O Globo, n. 32049, 06/05/2021. País, p.6

 

 

 

Teich diz que se demitiu após pressão por cloroquina

 

 

Ex-ministro confirmou à CPI que deixou o cargo por divergências com Bolsonaro sobre tratamento sem comprovação

 

JULIA LINDNER, NATÁLIA PORTINARI E ANDRÉ DE SOUZA

opais@oglobo.com.br

 

O ex-ministro da Saúde Nelson Teich afirmou em seu depoimento na CPI da Covid que pediu demissão do cargo devido à pressão do governo pela utilização de medicamentos sem embasamento científico no tratamento da Covid-19, com destaque para cloroquina. O médico afirmou que a saída da pasta apenas 29 dias após assumi-la ocorreu quando percebeu que não teria autonomia nem liberdade para atuar no combate à pandemia.

A pressão pelo governo federal, especialmente pelo presidente Jair Bolsonaro, para que técnicos endossassem o uso de medicamentos sem eficácia comprovada é um dos alvos de investigação da comissão. Teich lembrou que a defesa da cloroquina por Bolsonaro teve aval de integrantes do Conselho Federal de Medicina:

— Essa falta de autonomia ficou mais evidente em razão das divergências com o governo quanto à eficácia e extensão da cloroquina no tratamento de Covid-19. Enquanto minha convicção pessoal, baseada em estudos, era de que naquele momento não existia eficácia para liberar, havia um entendimento diferente do presidente, que era amparado por outros profissionais, até pelo Conselho Federal de Medicina. Isso foi o que motivou minha saída. Sem liberdade de conduzir o ministério conforme minhas convicções, decidi deixar o cargo.

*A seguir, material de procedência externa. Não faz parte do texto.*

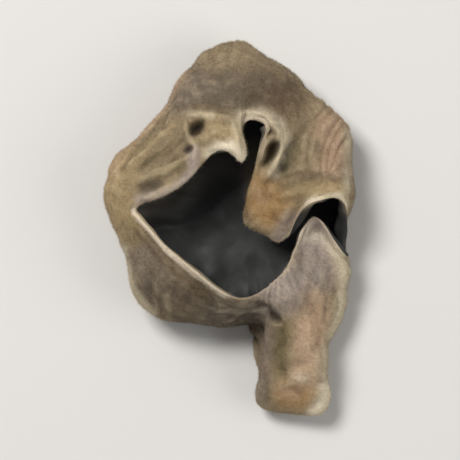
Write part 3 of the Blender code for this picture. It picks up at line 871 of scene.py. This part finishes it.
# %% [markdown]
# ## Dried smooth flesh
# The inner side bore the spores. Dry, it is a very dark brown-grey with the dull gloss of horn, because it
# dried smooth and hard. The eye finds faint veins and a fine grain in it, and grey patches of spores here
# and there. In two stretches it is painted paler, as painted light inside the cup. The grain is drawn
# coarser than it is, so that it shows.

# %% The smooth side
PATCH, VEIN_GAP, GRAIN = 5, 1.1, 0.12  # mm


def smooth_dried_flesh():
    """Near-black smooth flesh: spore patches, painted light, a pale rubbed rim, low veins and a fine grain.
    """
    material = new_material("smooth_dried_flesh")
    spot = add(material, "TexCoord").outputs["Object"]
    patches = add(material, "TexNoise", Vector=spot, Scale=PER_MM / PATCH, Detail=5, Roughness=0.65)
    dusted = add(material, "MapRange", Value=patches.outputs["Fac"], From_Min=0.35, From_Max=0.7).outputs[0]
    # painted light: the smooth side painted paler where the inside of the cup would be lit
    painted_light = add(material, "Attribute", {"attribute_name": "painted_light"}).outputs["Fac"]
    rim = add(material, "Attribute", {"attribute_name": "rim"}).outputs["Fac"]
    base = linear("#1f1f1d")
    for share, code in ((dusted, "#2f2f2d"), (painted_light, "#8a7c6a"), (rim, "#9a8a6e")):
        base = add(material, "Mix", COLOURS, _0=share, _6=base, _7=linear(code)).outputs[2]
    cells = {"Vector": spot, "Scale": PER_MM / VEIN_GAP, "Smoothness": 0.6}
    veins = add(material, "TexVoronoi", {"feature": "SMOOTH_F1"}, **cells).outputs["Distance"]
    grain = add(material, "TexNoise", Vector=spot, Scale=PER_MM / GRAIN, Detail=2).outputs["Fac"]
    low = add(material, "Bump", Strength=0.3, Distance=0.10 * MM, Height=veins).outputs["Normal"]
    fine = add(material, "Bump", Strength=0.3, Distance=0.02 * MM, Height=grain, Normal=low).outputs["Normal"]
    return shade(material, Base_Color=base, Roughness=0.58, Specular_IOR_Level=0.35, Normal=fine)


flesh_finish = smooth_dried_flesh()

# %% [markdown]
# ## The sheet as one piece
# The real sheet is one piece of flesh, so both sides are one object with two materials, and it takes the
# place of the solid. A face belongs to the smooth side where all its points do, or nearly.

# %% The finished sheet
SMOOTH_UNDER = 0.3  # of felt

skin.materials.clear()
skin.materials.append(felt_finish)
skin.materials.append(flesh_finish)
corners = read(skin.loops, "vertex_index", kind=int)
smooth_side = felt[corners].reshape(-1, 4).max(axis=1) < SMOOTH_UNDER
skin.polygons.foreach_set("material_index", smooth_side.astype(int))
skin.shade_smooth()
wood_ear = new_object("wood_ear_sheet", skin)
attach(wood_ear, "root")
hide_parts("wood_ear")
print("felt faces:", int((~smooth_side).sum()), "smooth faces:", int(smooth_side.sum()))

# %% [markdown]
# ## The nap
# Each hair of the felt is a fraction of a millimetre long and far thinner than a pixel here, so the hairs
# are drawn thicker and fewer than they are, and each is a cone of three sides. Hair curves would be no mesh
# that others could use. Copying the whole heap doubles it, so sixteen copies make 65,536 hairs. The short
# hairs and the long ones are a heap each, which keeps both meshes small.

# %% A heap of hairs
HAIR_DOUBLINGS = 16
HAIR_WIDTH = 0.022  # mm


def heap_of_hairs():
    """Hairs of length 1 along +Z, all in one place, with a layer that tells them apart."""
    heap = bmesh.new()
    bmesh.ops.create_cone(heap, cap_ends=False, segments=3, radius1=1, radius2=0, depth=1)
    bmesh.ops.remove_doubles(heap, verts=heap.verts[:], dist=1e-4)
    bmesh.ops.translate(heap, vec=(0, 0, 0.5), verts=heap.verts[:])
    which = heap.verts.layers.int.new("which")
    for doubling in range(HAIR_DOUBLINGS):
        whole = heap.verts[:] + heap.edges[:] + heap.faces[:]
        for vert in points_among(bmesh.ops.duplicate(heap, geom=whole)):
            vert[which] += 2**doubling
    mesh = bpy.data.meshes.new("heap_of_hairs")
    heap.to_mesh(mesh)
    heap.free()
    return mesh


heap = heap_of_hairs()
hair = read(heap.vertices, "co", 3)
which = read(heap.attributes["which"].data, "value", kind=int)
hair_count = which.max() + 1
print(hair_count, "hairs to a heap")

# %% [markdown]
# ## Where the hairs stand
# Felt is as dense on a large face as on a small one, so a face is drawn for each hair by its area, and a
# place on that face by chance. The seed makes the draws the same in each run. The part that the mushroom
# rests on is worn bare.

# %% Places for the hairs
BARE_UNDER = 0.05  # mm over the table
chance = np.random.default_rng(7)
quads = corners.reshape(-1, 4)[~smooth_side]
quads = quads[place[quads, 2].min(axis=1) > BARE_UNDER]
a, b, c, d = (place[quads[:, k]] for k in range(4))
area = np.linalg.norm(np.cross(c - a, d - b), axis=1) / 2


def random_roots():
    """Places on the felt: the corners of the face that each hair stands on, and how much it has of each."""
    chosen = quads[chance.choice(len(quads), hair_count, p=area / area.sum())]
    across, along = chance.random((2, hair_count))
    weight = ((1 - across) * (1 - along), across * (1 - along), across * along, (1 - across) * along)
    return chosen, np.stack(weight, axis=1)[:, :, None]


def at_root(values, roots):
    """Values of the skin's points, read where each hair stands."""
    chosen, weight = roots
    return (values[chosen] * weight).sum(axis=1)


print(round(hair_count / area.sum(), 1), "hairs of each heap to a square millimetre")

# %% [markdown]
# ## Dry hair
# The hair of a wood ear is thin-walled chitin, dried dull and full of dust. To the eye it has the colour of
# the felt and hardly a highlight, so it shares the felt's colours and is only a little less rough.

# %% The hair's finish
def dry_hair():
    """Dry hair in the felt's colours."""
    material = new_material("dry_hair")
    return shade(material, Base_Color=felt_colour(material), Roughness=0.8, Specular_IOR_Level=0.15)


hair_finish = dry_hair()

# %% [markdown]
# ## The hairs stood on the felt
# Each hair is scaled to its length, leaned over this way and that as matted hair is, and set on the felt.
# None points into the flesh, and none reaches under the table. It copies the values of the felt under it,
# and each hair is a little darker or paler than the next.

# %% Stand the hairs on the felt
NAPS = (("short_nap", 0.10, 0.22), ("long_nap", 0.22, 0.34))  # the shortest and the longest hair in mm
STAND, SCATTER, LEAST_STAND = 0.55, 0.55, 0.15  # pull outwards, pull aside, and how flat a hair may lie
SHADES = (0.75, 1.35)  # of the darkest and the palest hair


def nap(name, shortest, longest):
    """A heap of hairs stood on the felt and leaned over this way and that, in the colours under them."""
    roots = random_roots()
    stand = at_root(outward, roots)
    lean = stand * STAND + chance.normal(size=(hair_count, 3)) * SCATTER
    lean /= np.linalg.norm(lean, axis=1)[:, None]
    lean += stand * np.maximum(LEAST_STAND - (lean * stand).sum(axis=1), 0)[:, None]
    side = np.cross(lean, chance.normal(size=(hair_count, 3)))
    side /= np.linalg.norm(side, axis=1)[:, None]
    back = np.cross(lean, side)
    frames = np.stack((side * HAIR_WIDTH / 2, back * HAIR_WIDTH / 2, lean), axis=1)
    frames[:, 2] *= chance.uniform(shortest, longest, (hair_count, 1))
    spot = at_root(place, roots)[which] + (hair[:, :, None] * frames[which]).sum(axis=1)
    spot[:, 2] = np.maximum(spot[:, 2], 0)
    mesh = heap.copy()
    mesh.name = name
    mesh.vertices.foreach_set("co", (spot * MM).ravel())
    mesh.update()
    for key, values in felt_values.items():
        store(mesh, key, at_root(values[:, None], roots)[which, 0])
    store(mesh, "tone", (at_root(tone, roots) * chance.uniform(*SHADES, (hair_count, 1)))[which])
    mesh.materials.append(hair_finish)
    return new_object(name, mesh)


for name, shortest, longest in NAPS:
    hairs = nap(name, shortest, longest)
    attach(hairs, "root")
    print(name, "of", len(hairs.data.polygons), "faces")
bpy.data.meshes.remove(heap)

# %% [markdown]
# ## The table
# The piece stands on a plain pale board. Painted board is matt: it shows soft shadows and no reflection,
# and throws light back up under the piece. It lies a little lower than the piece, so that the two never
# share a plane.

# %% A pale board
TABLE_REACH = 0.6
TABLE_GAP = 0.02  # mm

top = bmesh.new()
bmesh.ops.create_grid(top, x_segments=1, y_segments=1, size=TABLE_REACH)
bmesh.ops.translate(top, vec=(0, 0, -TABLE_GAP * MM), verts=top.verts[:])
top_mesh = bpy.data.meshes.new("table_top")
top.to_mesh(top_mesh)
top.free()
top_mesh.materials.append(shade(new_material("matt_board"), Base_Color=linear("#cfccc7"), Roughness=0.8))
table = new_object("table_top", top_mesh)
print("table top:", 2 * TABLE_REACH, "m across")

# %% [markdown]
# ## Lamps and sky
# A large soft lamp at the upper left gives the shading, and a weaker one on the right opens the shadows. A
# faint pale sky fills the rest, so that the inside of the cup isn't quite black.

# %% Light it
LAMPS = (  # name, place, size and watts
    ("key_lamp", (-0.15, 0.17, 0.36), 0.14, 1.75),
    ("fill_lamp", (0.32, -0.06, 0.26), 0.30, 0.6),
)
SKY_COLOUR, SKY_STRENGTH = "#f2f4f7", 0.3
for name, spot, size, power in LAMPS:
    light = bpy.data.lights.new(name, "AREA")
    light.size = size
    light.energy = power
    lamp = new_object(name, light)
    lamp.location = spot
    lamp.rotation_euler = (-Vector(spot)).to_track_quat("-Z", "Y").to_euler()
world = bpy.data.worlds.new("studio")
bpy.context.scene.world = world
world.use_nodes = True
sky = world.node_tree.nodes["Background"]
sky.inputs["Color"].default_value = linear(SKY_COLOUR)
sky.inputs["Strength"].default_value = SKY_STRENGTH
print(len(LAMPS), "lamps and a sky of", SKY_STRENGTH)

# %% [markdown]
# ## The camera
# The picture looks straight down on the piece, as a new camera already does. A long lens from far away
# keeps the sides of the piece parallel.

# %% Look straight down
VIEW_WIDTH = 0.0455
VIEW_MIDDLE = (0.0004, -0.0010, 0.006)
CAMERA_AWAY = 0.40
FILM_WIDTH = 36  # mm
NEAREST = 0.01
lens = bpy.data.cameras.new("camera")
lens.sensor_width = FILM_WIDTH
lens.lens = FILM_WIDTH * CAMERA_AWAY / VIEW_WIDTH
lens.clip_start = NEAREST
camera = new_object("camera", lens)
camera.location = Vector(VIEW_MIDDLE) + Vector((0, 0, CAMERA_AWAY))
bpy.context.scene.camera = camera
bpy.context.scene.view_settings.view_transform = "Standard"
print("lens:", round(lens.lens), "mm at", CAMERA_AWAY, "m")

Teich disse ainda em resposta ao relator Renan Calheiros (MDB-AL) que não participou de decisões nem foi consultado sobre a produção de cloroquina pelo Exército na sua gestão e que o uso de medicamento pelo Ministério da Saúde “é uma conduta inadequada”.

O ex-ministro disse que havia uma preocupação do “uso indevido” de medicamentos em geral, não apenas da cloroquina.

—(A cloroquina) é um medicamento que tem efeitos colaterais. Essencialmente, era a preocupação do uso indevido. Isso vale não para a cloroquina, mas para qualquer medicamento.

 

AVAL DO CONSELHO

Teich contou que a única questão que gerava discussão era a cloroquina. De acordo com ele, o seu pedido de demissão ocorreu justamente pelo pedido de ampliação do uso do medicamento. O exministro avalia que, embora tenha sido um ponto específico, “isso refletia uma falta de autonomia” no Ministério.

Inicialmente, o ex-ministro disse que não participara de reuniões para tratar do uso da cloroquina, mas questionado sobre uma agenda em abril do ano passado com Bolsonaro, no Palácio do Planalto, para que o Conselho Federal de Medicina (CFM) pudesse apresentar um estudo sobre a utilização do medicamento no combate a Covid-19, ele reconheceu que houve a reunião e citou um documento que valida o uso do medicamento “de acordo com critério médico”:

— O presidente do CFM apresenta um documento em que valida o uso de cloroquina em pacientes com doença leve ou moderada, desde que de acordo com critério médico. Essencialmente, (a reunião) foi isso.

 

ATIVIDADES ESSENCIAIS

Teich também comentou a decisão do governo de ampliar o rol de atividades essenciais sem consultá-lo. À época, ele estava no meio de uma coletiva quando foi informado pela imprensa, sendo surpreendido com a informação.

—Aquilo foi uma situação ruim. Conversei com eles depois. Eles até pediram desculpa. Aquela condução foi ruim, trouxe uma percepção ruim para todo mundo —avaliou Teich.

Questionado sobre a entrada do general Eduardo Pazuello no ministério — ele foi secretário executivo na pasta antes de se tornar ministro —, Teich contou que foi uma indicação de Bolsonaro, mas que, apesar da inexperiência na área da Saúde, ficou acertado que o militar atuaria sob sua supervisão.